Running the Docker image
TODO CORRECT THAT WITH software_id/workflow_id and project_id/problem_id
sudo docker run -it seg2d --host host --public_key public_key --private_key private_key --software_id workflow_id --project_id problem_id --ij_threshold 15 --ij_radius 4
The list of command-line parameters should exactly match the parameters
defined in the JSON descriptor file. BIAFLOWS instance URL and credentials
should also be filled, as well as valid workflow_id
(using --software_id
)
and problem_id
(using --projet_id
).
These IDs can be retrieved from the URL bar while respectively clicking on a
problem (from BIAFLOWS Problems tab) and on a workflow (from BIAFLOWS Workflows tab):
In this example, workflow_id
is 23771763.
In this example, problem_id
is 5955.
So in our example it will be:
sudo docker run -it seg2d --host host --public_key public_key --private_key private_key --software_id 23771763 --project_id 5955 --ij_threshold 15 --ij_radius 4
If a workflow fails at execution this is reported in Workflow runs section.
Some Execution log information can be downloaded by expanding a workflow run from the blue arrow
.
In this case, no associated benchmark metric is associated to this run.
There is hence no risk that this would be left unnoticed by the user.
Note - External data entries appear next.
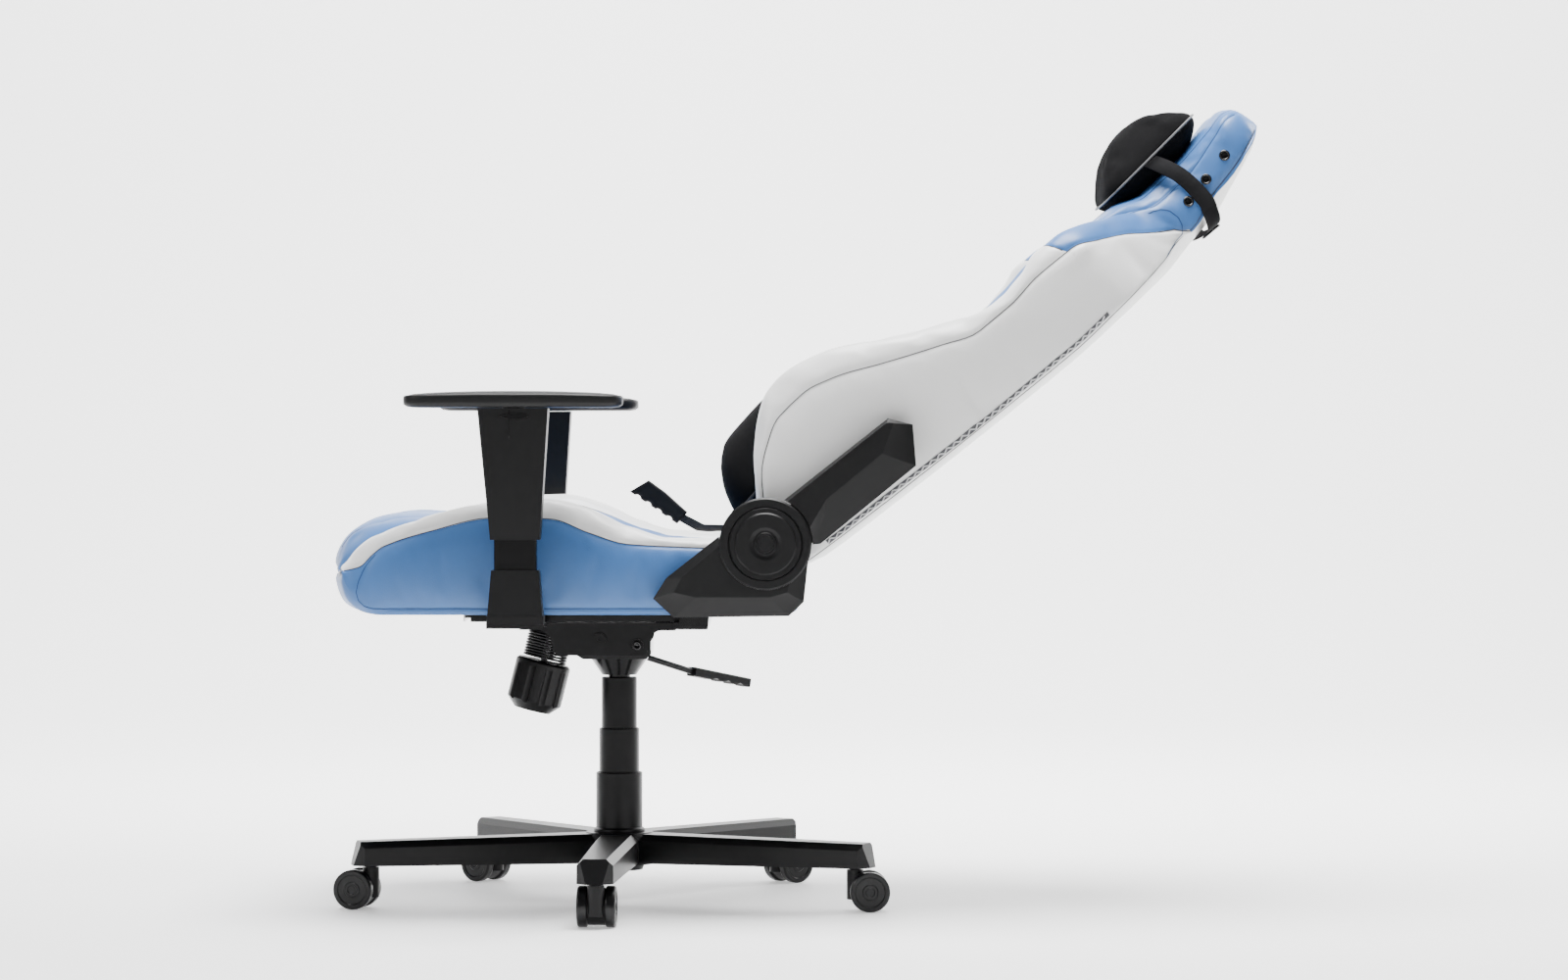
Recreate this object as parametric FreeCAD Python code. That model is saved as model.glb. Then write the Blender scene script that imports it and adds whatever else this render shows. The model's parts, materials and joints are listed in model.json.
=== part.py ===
"""Gaming chair with a reclining back, a tilting seat, adjustable arms and a five-star base on casters.

Frame: +Z up, the chair faces -Y, +X is the sitter's left.
The origin is on the floor, under the axis of the gas column. Millimetres.
The back is modelled fully reclined.
"""
import FreeCAD, Part
import math
import os

Vec = FreeCAD.Vector
X_AXIS = Vec(1, 0, 0)
Y_AXIS = Vec(0, 1, 0)
Z_AXIS = Vec(0, 0, 1)
ORIGIN = Vec(0, 0, 0)

RUN_GAP = 0.05                      # radial gap of a shaft that turns or slides in a hole
BODY_GAP = 0.3                      # gap between flat faces that move past each other

# ---- casters and star base
WHEEL_R = 25.0
WHEEL_INNER_X = 10.7
WHEEL_OUTER_X = 23.5
CASTER_TRAIL = 18.0
CASTER_STEM_R = 5.5
CASTER_RING_R = 320.0               # from the column axis to each caster stem
FIRST_ARM_DEG = -3.0                # direction of the first arm, from +X towards +Y
CASTER_TRAIL_DEG = (178.0, 92.0, 128.0, 232.0, 258.0)
ARM_COUNT = 5
HUB_R = 46.0
HUB_TOP_Z = 90.0
HUB_BOTTOM_Z = 50.0
ARM_TOP_Z = 85.0
ARM_BOTTOM_Z = 55.0
ARM_TIP_R = 344.0

# ---- gas column
COLUMN_R = 20.0
COLUMN_TOP_Z = 190.0
GAS_R = 14.0
GAS_BOTTOM_Z = 150.0
GAS_TOP_Z = 330.0
PISTON_ROD_R = 5.0
COVER_LOWER_R = 29.5
COVER_MIDDLE_R = 25.5
COVER_UPPER_R = 22.5
COVER_WALL = 2.2
COVER_LAP = 10.0                    # how far each cover reaches into the next when the seat is up
COVER_LOWER_TOP_Z = 166.0
COVER_MIDDLE_TOP_Z = 222.0
COVER_UPPER_TOP_Z = 287.0

# ---- tilt mechanism
TILT_Y = -22.0                      # tilt pivot
TILT_Z = 338.0
TILT_PIN_R = 5.0
HOUSING_BOTTOM_Z = 290.0
SIDE_PLATE_X = 75.0                 # outer face of the seat plate's side walls
SHEET = 2.5                         # steel sheet of the seat plate
FLANGE_Z = 357.0                    # underside of the seat plate's top
KNOB_TOP_Y = -96.0
KNOB_TOP_Z = 307.0
KNOB_LEAN_DEG = 14.0
KNOB_R = 35.0
KNOB_BODY = 52.0
KNOB_BEVEL = 12.0
SPRING_R = 27.0
SPRING_WIRE_R = 1.5
SPRING_PITCH = 3.75
SPRING_LENGTH = 35.0
BOLT_R = 4.5
BOLT_HEAD_R = 9.0
LEVER_Y = 20.0                      # axis of the height lever
LEVER_Z = 311.0
LEVER_ROD_R = 3.95
LEVER_GRIP_START = Vec(-158, 89, 285.5)
LEVER_GRIP_END = Vec(-222, 160, 267.5)
SLIDER_R = 6.0

# ---- seat
SEAT_HALF_WIDTH = 252.0
SEAT_BOTTOM_Z = 374.2
SEAT_WELL_HALF = 158.0              # half width of the low centre between the side bolsters
PAN_TOP_Z = 373.7
PAN_BOTTOM_Z = 366.0
BRACKET_Z = 358.0                   # underside of the recline bracket's cross bar

# ---- recline hinge and back
PIVOT_Y = 187.4
PIVOT_Z = 462.8
BACK_ANGLE_DEG = 40.0               # of the fully reclined back, above the horizontal
HINGE_PLATE_X = 256.0
HINGE_PLATE_T = 4.0
ARM_PLATE_X = 262.0
PIN_R = 7.0
COVER_INNER_X = 260.3
COVER_OUTER_X = 286.0
CAP_R = 56.0
BACK_HALF_WIDTH = 253.0
BACK_WELL_HALF = 160.0
FRAME_TUBE_R = 11.0
FRAME_TUBE_WALL = 1.5
FRAME_SIDE_X = 222.0
FRAME_LOW = 45.0                    # along the back, of the tube frame's lowest and highest runs
FRAME_HIGH = 740.0

STRAP_ALONG = 672.0                 # lower edge of the head strap, along the back
STRAP_LEAN_DEG = 12.0

# ---- armrests
ARM_X = 290.0
ARM_Y = -115.0
POST_X = 22.0
POST_Y = 52.0
POST_WALL = 2.5
POST_TOP_Z = 575.0
FOOT_TOP_Z = 431.0
SLEEVE_BOTTOM_Z = 468.0
SLEEVE_TOP_Z = 627.0
PAD_Y = -117.5
PAD_LENGTH = 265.0
PAD_WIDTH = 92.0
PAD_TOP_Z = 647.0
PAD_SLIDE = 25.0
TURNTABLE_R = 20.0
TURNTABLE_NECK_R = 14.0
BUTTON_Z = 617.5


# ---------------------------------------------------------------- helpers
def box(x_range, y_range, z_range):
    """A box between two limits along each axis."""
    size = [high - low for low, high in (x_range, y_range, z_range)]
    return Part.makeBox(*size, Vec(x_range[0], y_range[0], z_range[0]))


def z_cylinder(radius, z_low, z_high, x=0.0, y=0.0):
    return Part.makeCylinder(radius, z_high - z_low, Vec(x, y, z_low), Z_AXIS)


def x_cylinder(radius, x_low, x_high, y, z):
    return Part.makeCylinder(radius, x_high - x_low, Vec(x_low, y, z), X_AXIS)


def rod_between(start, end, radius):
    return Part.makeCylinder(radius, (end - start).Length, start, end - start)


def revolve_z(profile):
    """A closed (radius, z) profile turned round the Z axis."""
    points = [Vec(radius, 0, z) for radius, z in profile]
    face = Part.Face(Part.makePolygon(points + points[:1]))
    return face.revolve(ORIGIN, Z_AXIS, 360)


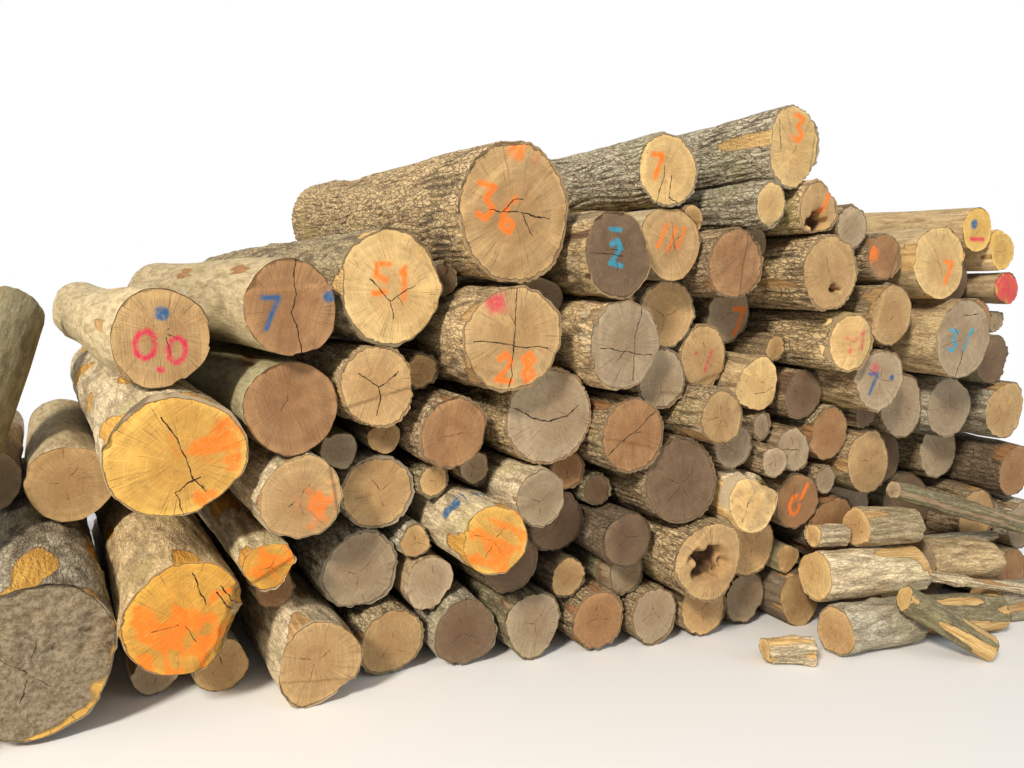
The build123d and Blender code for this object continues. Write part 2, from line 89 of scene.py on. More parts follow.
# A log's sawn wood, bark tone and kind, share of the bark torn off, number and reach of its straight checks,
# and how much wider and higher its front end is than round. In radii of the log:
# a mark is (paint, sign, middle across, middle up, size, stroke width), a cloud's last value is its raggedness,
# a split is a line of places on the face, a flat is (across, up, along, depth) of a plane that cuts the log,
# rot is the middle and size of a hollow. A band is (paint, metres from the front, half width) over the bark.
usualLog = dict(wood="tan", bark="brown", kind="furrowed", bare=0.1, rays=2, reach=0.4, oval=(1.0, 1.0), marks=[],
                splits=[], flats=[], bands=[], rot=None, mud=0.0, thickBark=0.0)
logs = {
    "lumpy_yellow_log": dict(wood="honey", bark="pale", kind="flaky", bare=0.35, rays=3, reach=0.5,
        oval=(1.05, 0.96), thickBark=0.06, marks=[("orange", "cloud", 0.6, 0.1, 0.4, 0.13),
        ("orange", "cloud", 0.75, 0.42, 0.25, 0.1), ("orange", "cloud", 0.2, 0.12, 0.2, 0.1),
        ("orange", "cloud", 0.5, -0.62, 0.12, 0.1)],
        splits=[[(-0.25, 0.55), (0.02, 0.15), (0.2, -0.3), (0.42, -0.55)], [(0.0, -0.55), (0.32, -0.32)],
        [(0.0, -0.55), (0.12, -0.9)]]),
    "ring_blob_log": dict(bark="olive", kind="smooth", rays=5, marks=[("blue", "dot", -0.02, 0.5, 0.4, 0.13),
        ("red", "ring", -0.3, -0.12, 0.46, 0.05), ("red", "ring", 0.28, -0.2, 0.42, 0.05),
        ("red", "dot", 0.0, -0.6, 0.3, 0.06)]),
    "blue_stroke_log": dict(wood="brown", bark="olive", kind="smooth", bare=0.05,
        marks=[("blue", "7", -0.42, -0.1, 0.5, 0.045), ("blue", "dot", 0.72, 0.3, 0.3, 0.11)],
        splits=[[(0.05, 0.95), (0.0, 0.5), (0.06, 0.1), (-0.02, -0.1), (0.14, -0.4), (0.3, -0.93)]]),
    "pale_cream_log": dict(wood="cream", bark="olive", kind="scaly", rays=3, reach=0.3, oval=(0.98, 1.02),
        marks=[("orange", "5", -0.2, 0.12, 0.42, 0.045), ("orange", "1", 0.2, 0.08, 0.42, 0.045)],
        splits=[[(-0.4, 0.1), (-0.2, -0.05), (0.0, -0.22)], [(0.0, -0.22), (0.4, 0.08)],
        [(0.0, -0.22), (0.04, -0.5)]]),
    "big_tan_log": dict(bark="golden", bare=0.06, rays=9, reach=0.5, oval=(0.98, 1.02),
        marks=[("orange", "3", -0.5, 0.1, 0.42, 0.045), ("orange", "6", -0.12, -0.05, 0.42, 0.045),
        ("orange", "cloud", 0.0, 0.98, 0.3, 0.06)], splits=[[(-0.2, 0.0), (-0.1, 0.16), (0.1, 0.2)],
        [(-0.45, -0.03), (0.1, 0.0), (0.6, -0.02)], [(0.1, 0.0), (0.35, -0.3), (0.25, -0.45), (0.3, -0.7)]]),
    "fibrous_log": dict(wood="brown", bark="mossy", kind="smooth", reach=0.2),
    "star_check_log": dict(bark="golden", reach=0.3, splits=[[(-0.5, 0.3), (-0.2, 0.15), (0.0, 0.0)],
        [(0.0, 0.0), (0.45, 0.35)], [(0.0, 0.0), (0.08, -0.3), (0.0, -0.62)]]),
    "sprayed_checked_log": dict(bark="golden", kind="scaly", bare=0.14, rays=9, reach=0.5,
        marks=[("orange", "2", -0.1, -0.5, 0.4, 0.05), ("orange", "8", 0.35, -0.48, 0.4, 0.05),
        ("red", "cloud", -0.4, 0.62, 0.3, 0.03)], splits=[[(0.02, 0.85), (0.0, 0.2), (0.03, -0.85)],
        [(-0.75, -0.08), (0.0, -0.1), (0.7, -0.12)]]),
    "grey_arc_log": dict(wood="grey", bark="golden", bare=0.15, reach=0.3,
        splits=[[(-0.75, 0.15), (-0.4, -0.05), (0.0, -0.1), (0.35, 0.0), (0.6, 0.22)]]),
    "diagonal_crack_log": dict(wood="brown", rays=1, reach=0.3,
        splits=[[(-0.65, -0.5), (-0.2, -0.1), (0.1, 0.1), (0.6, 0.62)]]),
    "small_brown_log": dict(wood="brown", reach=0.5),
    "pale_bark_log": dict(bark="pale", kind="flaky", bare=0.2, rays=3, reach=0.5,
        marks=[("orange", "cloud", 0.35, -0.2, 0.5, 0.1)]),
    "small_orange_log": dict(wood="amber", bark="pale", kind="flaky", bare=0.3, rays=3, oval=(1.06, 0.94),
        marks=[("orange", "cloud", 0.0, 0.15, 0.9, 0.3)]),
    "orange_butt_log": dict(wood="amber", bark="golden", kind="flaky", bare=0.3, rays=4, reach=0.5,
        oval=(0.97, 1.03), marks=[("orange", "cloud", -0.45, -0.15, 0.5, 0.2),
        ("orange", "cloud", 0.1, -0.3, 0.6, 0.3), ("orange", "cloud", 0.6, -0.35, 0.25, 0.15)],
        splits=[[(0.05, 0.75), (0.25, 0.2)], [(0.45, 0.5), (0.8, 0.05)], [(0.4, 0.4), (0.7, 0.0)]],
        flats=[(0.78, -0.2, -0.59, 0.42)]),
    "weathered_butt_log": dict(wood="honey", bark="grey", kind="scaly", bare=0.3, rays=4, mud=1.0,
        marks=[("orange", "cloud", -0.75, -0.1, 0.25, 0.02)]),
    "sprayed_bark_log": dict(wood="honey", bark="pale", kind="flaky", bare=0.3, rays=4, reach=0.5,
        marks=[("orange", "cloud", 0.1, -0.3, 1.1, 0.35)], bands=[("blue", 0.3, 0.05), ("blue", 0.55, 0.035)]),
    "small_weathered_log": dict(wood="grey", bark="pale", kind="flaky", bare=0.4, rays=3, reach=0.7),
    # the next three logs lie in shade: their dark wood, and the first two's dark bark, are painted shade
    "dark_log_a": dict(wood="dark", bark="dark", reach=0.5),
    "dark_log_b": dict(wood="dark", bark="dark", rays=3, reach=0.5),
    "big_dark_log": dict(wood="dark", rays=4, reach=0.5),
    "pale_wedge_log": dict(wood="cream", bark="pale", kind="flaky", bare=0.4, reach=0.6,
        flats=[(-0.5, 0.25, -0.83, -0.1), (0.1, 0.75, -0.65, 0.25)], mud=0.2),
    "rotten_heart_log": dict(bark="golden", bare=0.2, rays=3, reach=0.5, rot=(0.0, -0.05, 0.5)),
    "low_tan_log": dict(bark="pale", kind="flaky", bare=0.2, rays=3, reach=0.5),
    "cyan_mark_log": dict(wood="dark", bark="golden", kind="scaly", rays=3, reach=0.5, mud=0.15,
        marks=[("cyan", "2", -0.05, 0.0, 0.45, 0.05), ("cyan", "bar", -0.1, 0.5, 0.35, 0.04)],
        splits=[[(-0.75, -0.1), (-0.3, -0.02), (0.15, -0.06)]]),
    "zigzag_mark_log": dict(bark="olive", kind="smooth", bare=0.08, rays=6, reach=0.5,
        marks=[("orange", "slash", -0.3, 0.12, 0.45, 0.045), ("orange", "slash", 0.0, 0.08, 0.5, 0.045),
        ("orange", "slash", 0.3, 0.14, 0.42, 0.045)], splits=[[(0.02, 0.2), (0.1, -0.15)]]),
    "short_furrowed_log": dict(wood="cream", bark="grey", bare=0.08, reach=0.3,
        marks=[("orange", "7", -0.35, 0.05, 0.5, 0.065)], splits=[[(-0.12, -0.1), (-0.2, -0.5), (-0.3, -0.95)],
        [(0.1, -0.1), (0.12, -0.7)], [(0.12, -0.7), (0.45, -0.78)], [(-0.1, 0.1), (-0.14, -0.2)]]),
    "cross_checked_log": dict(wood="grey", bark="golden", kind="scaly", bare=0.2, rays=3, reach=0.5,
        splits=[[(0.3, 0.95), (0.26, 0.2), (0.3, -0.7)], [(-0.6, -0.12), (0.2, -0.15), (0.75, -0.2)]],
        flats=[(0.9, 0.43, 0.0, 0.87), (0.94, -0.34, 0.0, 0.88), (-0.2, 0.98, 0.0, 0.9)]),
    "fibrous_grey_log": dict(wood="brown", mud=0.15),
    "clean_small_log": dict(wood="cream", bark="grey", bare=0.05, reach=0.3),
    "top_log": dict(wood="cream", bark="grey", bare=0.06, reach=0.2, oval=(0.95, 1.04),
        marks=[("orange", "3", 0.1, 0.45, 0.5, 0.06)], splits=[[(-0.6, 0.55), (-0.5, 0.2), (-0.42, -0.1)]]),
    "hollow_log": dict(bark="golden", reach=0.3, rot=(0.05, -0.42, 0.46),
        marks=[("orange", "slash", 0.35, 0.25, 0.6, 0.08)]),
    "grey_side_log": dict(wood="grey"),
    "knot_hole_log": dict(bark="golden", bare=0.08, rot=(0.22, -0.38, 0.14)),
    "edge_mark_log": dict(wood="grey", kind="scaly", rays=3, reach=0.5,
        marks=[("orange", "7", 0.45, -0.2, 0.7, 0.08)]),
    "pink_mark_log": dict(bark="golden", kind="scaly", rays=3, reach=0.5,
        marks=[("red", "slash", 0.2, -0.1, 0.5, 0.04), ("red", "dot", -0.3, 0.1, 0.3, 0.05)]),
    "curled_bark_log": dict(wood="cream", bark="golden", kind="flaky", bare=0.2, reach=0.3,
        splits=[[(-0.1, -0.35), (0.3, -0.3), (0.7, -0.1)]]),
    "behind_grey_log": dict(wood="grey", rays=3),
    "brown_star_log": dict(bare=0.15, rays=5, reach=0.7),
    "grey_radial_log": dict(wood="grey", rays=7, reach=0.7),
    "grey_wedge_log": dict(wood="grey", bare=0.2, rays=3, reach=0.5, splits=[[(-0.6, 0.05), (0.3, 0.0)]],
        flats=[(0.85, 0.52, 0.0, 0.8), (-0.85, 0.52, 0.0, 0.86)]),
    "ring_marked_log": dict(wood="brown", kind="scaly", rays=3, reach=0.5,
        marks=[("orange", "ring", -0.1, -0.1, 0.55, 0.06), ("orange", "slash", 0.25, 0.35, 0.4, 0.06)]),
    "small_grey_log": dict(wood="grey", rays=4, reach=0.7),
    "bevelled_log": dict(wood="cream", bark="golden", reach=0.2, marks=[("red", "1", 0.45, 0.1, 0.5, 0.035),
        ("red", "7", 0.1, -0.1, 0.4, 0.035)], flats=[(-0.52, 0.08, -0.85, -0.22)]),
    "half_shade_log": dict(kind="scaly", rays=1, reach=0.2),
    "blue_edge_log": dict(wood="grey", bark="golden", kind="scaly", rays=4, reach=0.6,
        marks=[("blue", "7", -0.3, -0.1, 0.5, 0.055), ("blue", "dot", 0.45, 0.1, 0.3, 0.08),
        ("red", "cloud", -0.3, 0.35, 0.15, 0.0)]),
    "flared_log": dict(wood="grey", bark="golden", kind="flaky", bare=0.2, rays=6, reach=0.6, oval=(1.02, 0.98),
        marks=[("cyan", "3", -0.35, -0.05, 0.42, 0.04), ("cyan", "slash", 0.15, 0.0, 0.42, 0.04)],
        splits=[[(-0.1, 0.5), (0.4, 0.62)], [(0.05, -0.25), (0.0, -0.6), (-0.12, -0.95)]],
        flats=[(0.95, -0.3, 0.0, 0.9)]),
    "brown_edge_log": dict(wood="brown", marks=[("orange", "cloud", -0.75, 0.0, 0.5, 0.1)]),
    "slabbed_log": dict(wood="cream", bark="golden", kind="smooth", bare=0.3, reach=0.3,
        marks=[("orange", "slash", 0.35, -0.2, 0.4, 0.06), ("orange", "bar", 0.3, 0.05, 0.3, 0.05)],
        flats=[(-1.0, 0.0, 0.0, 0.86), (-0.5, 0.87, 0.0, 0.88), (0.5, 0.87, 0.0, 0.9), (1.0, 0.0, 0.0, 0.88),
        (0.5, -0.87, 0.0, 0.88), (-0.5, -0.87, 0.0, 0.87)]),
    "ochre_blob_log": dict(wood="yellow", bark="golden", kind="smooth", bare=0.15,
        marks=[("blue", "dot", -0.2, 0.2, 0.4, 0.2), ("red", "bar", 0.05, -0.4, 0.9, 0.08)]),
    "yellow_end_log": dict(wood="yellow", bark="golden", kind="smooth", bare=0.15),
    "red_end_log": dict(wood="orange", kind="smooth", marks=[("red", "cloud", 0.0, 0.0, 2.2, 0.4)]),
    "leaning_log": dict(bark="mossy", kind="smooth", bare=0.12, rays=3, reach=0.5),
}
hiddenLog = dict(usualLog, bare=0.12, rays=3, reach=0.5)  # a log of the pieces that hold many
hiddenWoods = ["tan", "brown", "grey", "tan", "dark", "grey"]
hiddenBarks = ["brown", "grey", "olive", "brown", "dark", "mossy"]
hiddenKinds = ["furrowed", "scaly", "smooth", "furrowed"]
jumbleWoods = ["cream", "tan", "cream", "grey"]
jumbleBarks = ["pale", "golden", "mossy", "olive", "grey"]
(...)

For debugging, Docker can be run with an interactive session:
sudo docker run --entrypoint bash -it seg2d
If needed, it is also possible to launch the Docker with X enabled,
e.g. to debug ImageJ macro more easily by adding the option
-e DISPLAY=$DISPLAY -v /tmp/.X11-unix:/tmp/.X11-unix
xhost + sudo docker run --entrypoint bash -e DISPLAY=$DISPLAY -v /tmp/.X11-unix:/tmp/.X11-unix -it seg2d
If you want to access local images without having to download them each time from
BIAFLOWS, you can also attach a local folder to a folder inside the Docker
container (-v
option), for instance:
sudo docker run --entrypoint bash -v /home/yourusername/tmp/test:/data -it seg2d
Some other useful Docker commands
- Check if an image is running:
ps -a
- Remove a running container:
sudo docker rm CONTAINER_ID
- Remove all running containers:
sudo docker rm $(sudo docker ps -a -q)
- Download a specific container
sudo docker pull neubiaswg5/fiji-base:latest
To download a recently updated workflow image, it is necessary to first
remove older versions manually.
6. Adding your workflow to a BIAFLOWS server
Once your workflow is running properly, you can officially publish it with
version control.
To allow automatic import to BIAFLOWS, the set of files previously
described should be stored in a GitHub repository (linked to DockerHub)
from an account trusted by the target BIAFLOWS instance.
The Github repository name must be given by {prefix}{workflow_name}
{prefix}
is an optional prefix for the trusted source
(see Installing and populating BIAFLOWS locally)
{workflow_name}
is the name of the workflow as given in
the name field in the JSON descriptor (see
Step 1).
For instance, for a trusted source with a prefix W_
: W_NucleiSegmentation-ImageJ
.
Adding/editing trusted sources is performed from Admin / Trusted sources
(Installing and populating BIAFLOWS locally).
7. Linking a GitHub repository to DockerHub (only once)
We assume that you created a trusted GitHub organization (e.g. neubias-wg5)
and a workflow repository holding the 4 workflows files.
It is now required to link DockerHub to GitHub. Fortunately,
this operation has to be performed only once for a given GitHub organization:
- Create an account on DockerHub : https://hub.docker.com/ and login
- Create an automatic build by linking Docker account to GitHub organization account
- On DockerHub website, click on Create > Create Automated Build
- In Linked Accounts, click on Link Github
- Click Select
- Ensure that Organization access (e.g. Neubias-WG5) is selected
(green check mark) and click on Authorize docker
- Enter your GitHub password to enable access
8. Associating a new workflow repository to DockerHub
Once your GitHub organization account and DockerHub are linked,
it is possible to create an automated build procedure for each workflow.
This procedure will build a workflow Docker image each time a new release
is triggered from a GitHub workflow repository. This image is automatically
downloaded by the BIAFLOWS instance and the new workflow version will be
available for the target problem.
To do so, from DockerHub:
- Click on Create > Create Repository+
- In build settings click on GitHub icon
- Select organization (e.g. neubiaswg5) and workflow Github repository
(e.g. W_NucleiSegmentation-ImageJ) at the bottom of the page
- Choose the Docker registry repository name. In practice,
keep the same as Github repository (DockerHub will convert
uppercase letters into lowercase).
- Enter a short description (less than 100 characters) and click Create
- Click on Click here to customize the build settings and configure as in figure below
- Click on Save
The DockerHub repository name must be reflected in the JSON descriptor
image = {dockerhub_organization}/{github_repo_name.toLowerCase()}
container-image:
{
image: "neubiaswg5/w_nucleisegmentation-imagej",
type: "singularity"
},
9. Creating a versioned release on GitHub
To create versioned releases of the workflow, go to GitHub and draft a new release
(see doc).
This will add a new tag to the last commit.
As we configured automatic build in previous step, a new Docker image will be built
and published with the same tag. BIAFLOWS instances trusting this GitHub / DockerHub
repository will now automatically fetch and make this new version available from the
UI (possibly tis may take up to 5/10 minutes).